Previously on the “Beginners Guide to Project Management”
- Part 6 - The Project Management Plan
- Part 7 - The Work Breakdown Structure
- Part 8 - The Gantt Chart
- Part 9 - Getting a Project Team
- Part 10 - The Project Budget
- Part 11 - The Project Communication Plan
Make or buy?
After you have some detail about your project you will eventually get to a point where it may make sense to buy some of your deliverables from a supplier instead of making them yourself. Some of the reasons that may push you towards making your delieverables or needed resources yourself are:
- Cost (if it is cheaper to make it yourself)
- Keeping the knowledge in-house (in particular when you have to maintain the end-result product of your project)
- Available, unused in-house skills
- More control over the making of the deliverable, higher quality
- Business secrecy (namely in break-through projects)
- No supplier is good enough (lack of competency, located too far or too busy to a timely delivery)
- Project team motivation (as they may consider making it a desired challenge)
- Cost (if it is cheaper to buy it from a supplier)
- No in-house skills or knowledge available
- Project deliverable unrelated to the organization's strategy, no interest in making it
- No production capacity
- Procurement policies
After making a list of candidate stuff than you can buy or make it yourself, you have to make the decision: are you buying or are you making them? As long as you can associate a monetary value to each cost and benefit (more on that on the Wikipedia) for each scenario (making or buying) all you have to do now is add the benefits and the costs and choose the less expensive. Easy, right?
It is in fact easy but it's also easy to get trapped if you don't follow the KISS technique by the book. How much will you value motivation, for instance? Or what will be the inflation in the course of the next 5 years? And what about the interest rate? Whatever you do, don't get stuck with these. To keep it simple, maybe you can use one of the following to discard them:
- Make them explicitly mandatory whenever they're mandatory (it can be that the motivation is a project killer, so why try to associate a dollar value with something that must be that way)
- Use assumptions: there are public predictions for many things like in the case of inflation so there's no use for you to try to predict it, you can just assume that value for inflation or whatever...
Types of contracts
So now you have a list of things you have to buy. These can be deliverables of your project or resources needed to build the deliverables. It's time to think about what type of a contract is best for you, what type you should be after. This may vary by industry or by the kind of product or service you're buying and it can vary as much as people's imagination but there are 3 basic types of contracts:
- Fixed price: no matter what, you know what you'll pay in the end
- Time and Materials: you supply the resources needed and you're billed based on an hourly rate
- Cost-reimbursable: you cover any costs incurred and plus an additional fee
On some industries the task of choosing a type of contract is very easy: there's only one. This is the case of the construction industry (at least in Portugal, but I believe it goes like that around the world) where everyone just does time and materials.

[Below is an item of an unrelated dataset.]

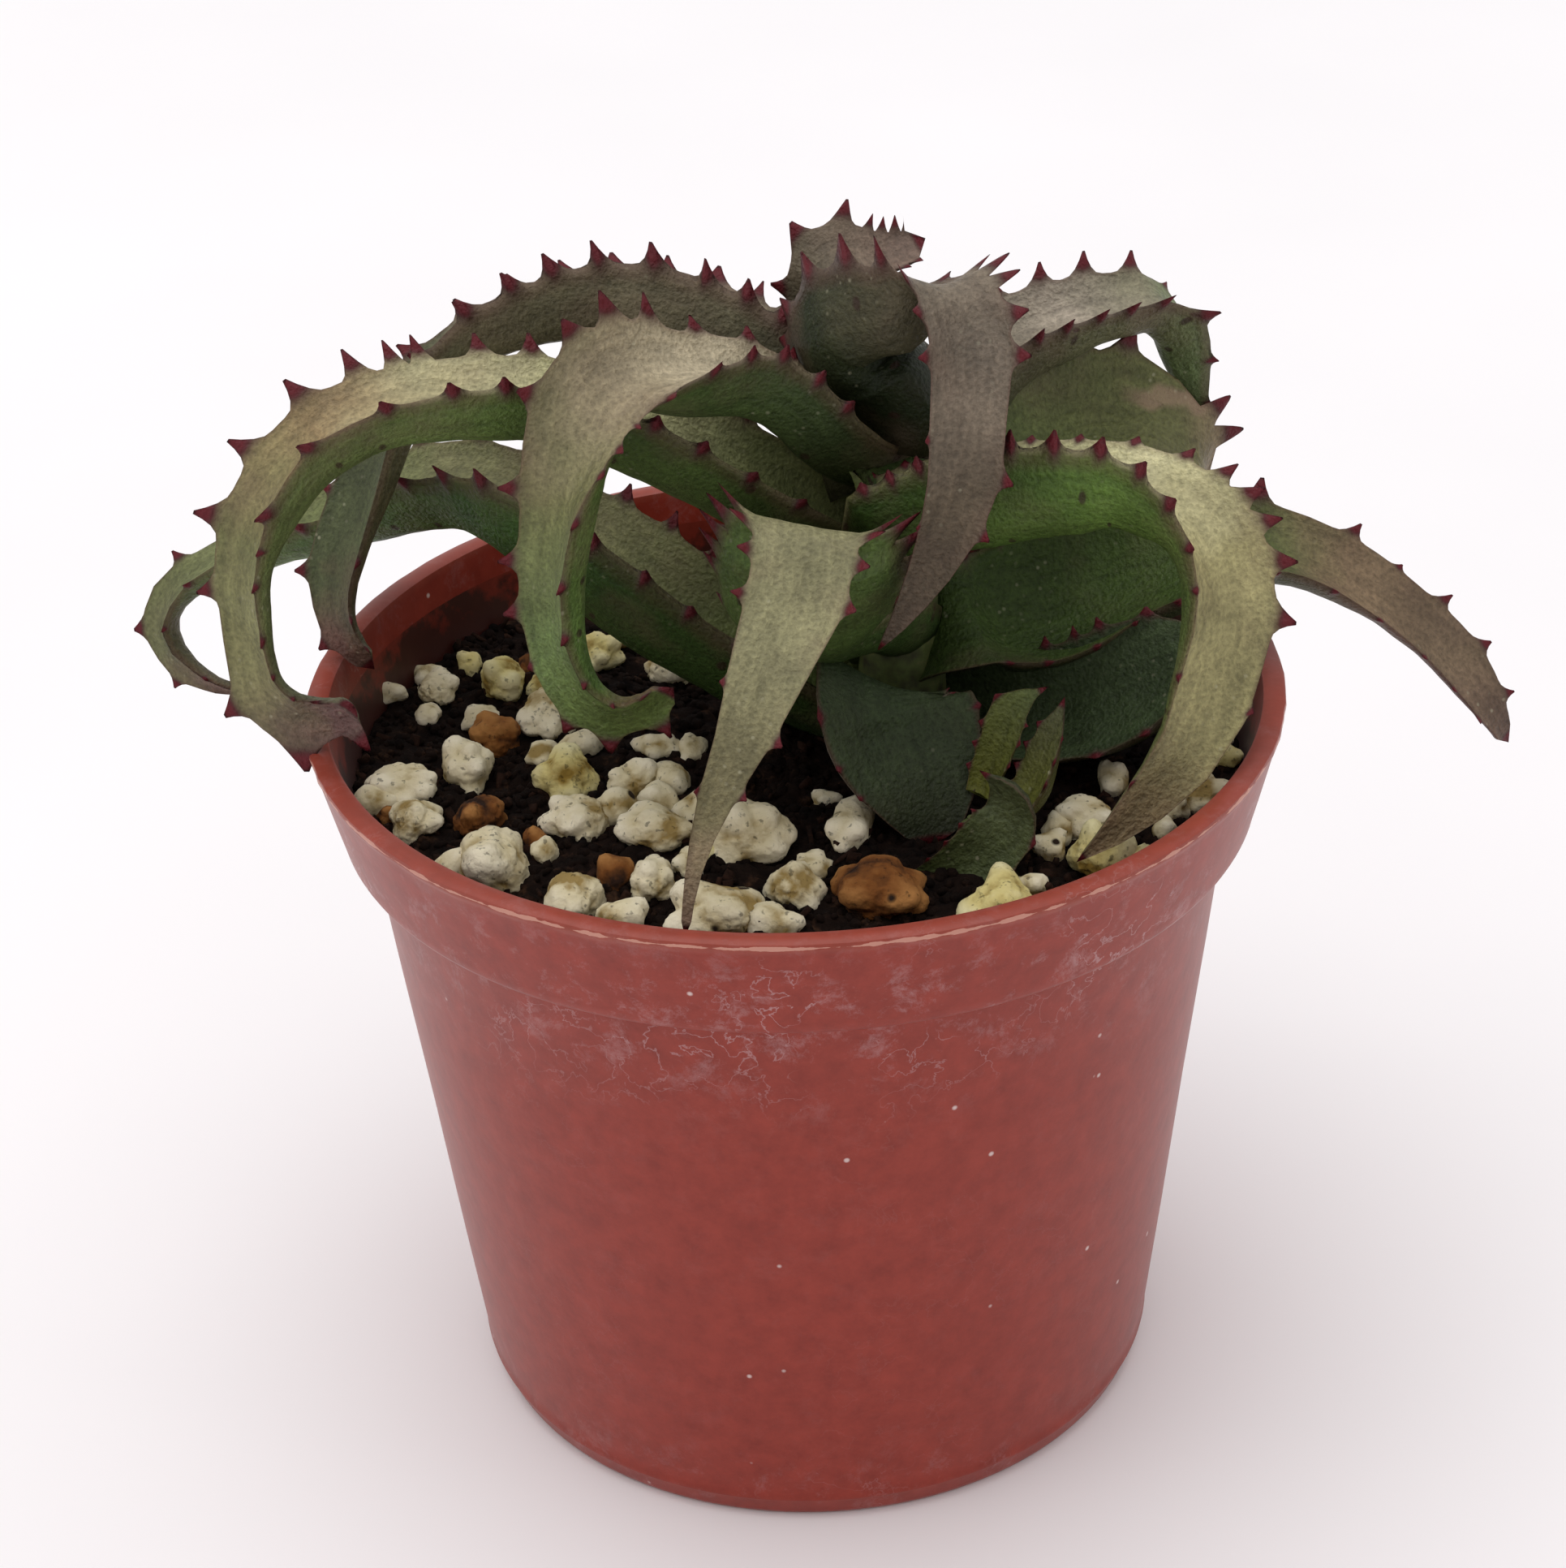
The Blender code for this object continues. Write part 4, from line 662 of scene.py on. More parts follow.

In some cases, there's as much negotiating as when you go grocery shopping: the products are priced and either you take them or leave them. If you have to by a server or a couple of laptops, this is what will happen. But if you're buying something that's not out of the shelves or if the spending is significant there's margin for negotiation. And depending on the contract type, your negotiation focus may shift. You can find some more details on negotiation on "It's all about interests, not positions".
Are you buying or selling?
I've been talking about procurement on the buyer perspective but all is valid changing it to the seller perspective. It may be that you're delievering a project for a client, right?
Much like what's been written previously on this guide, you can't think about procurement isolated from the rest of issues of your project. The most obvious are:
- Risk (coming up next on the guide)
- Scope, requirements
- Resource requirements
In the course of investigating for this article I crossed paths with this NASA public document that's worth studying. Not that you should use it as a template for every project but because it shows how complex can procurement get. Most projects require a much, much simpler document. Nevertheless, you should always cover the following topics on the Procurement Plan:
- What are the specific products or services that you're buying (details may include the type of contract, if relevant)
- Decision criteria (really, really important to have this defined and agreed uppon up front)
- Role definition (at least who approves)
- Schedule (at least delivery deadlines)
The end result of your planning efforts regarding procurement should be a list of things you have to buy and a few details that will vary according to several things. And in order to get that list, you'll have to go through some make-or-buy decisions. You'll have to use and possibly review some of your planning (such as scope, schedule and costs) as procurement impacts and is impacted by them.
This is the very essential planning regarding procurement and if you checked the NASA document I mentioned before that will be crystal clear. But less than this is impossible to get.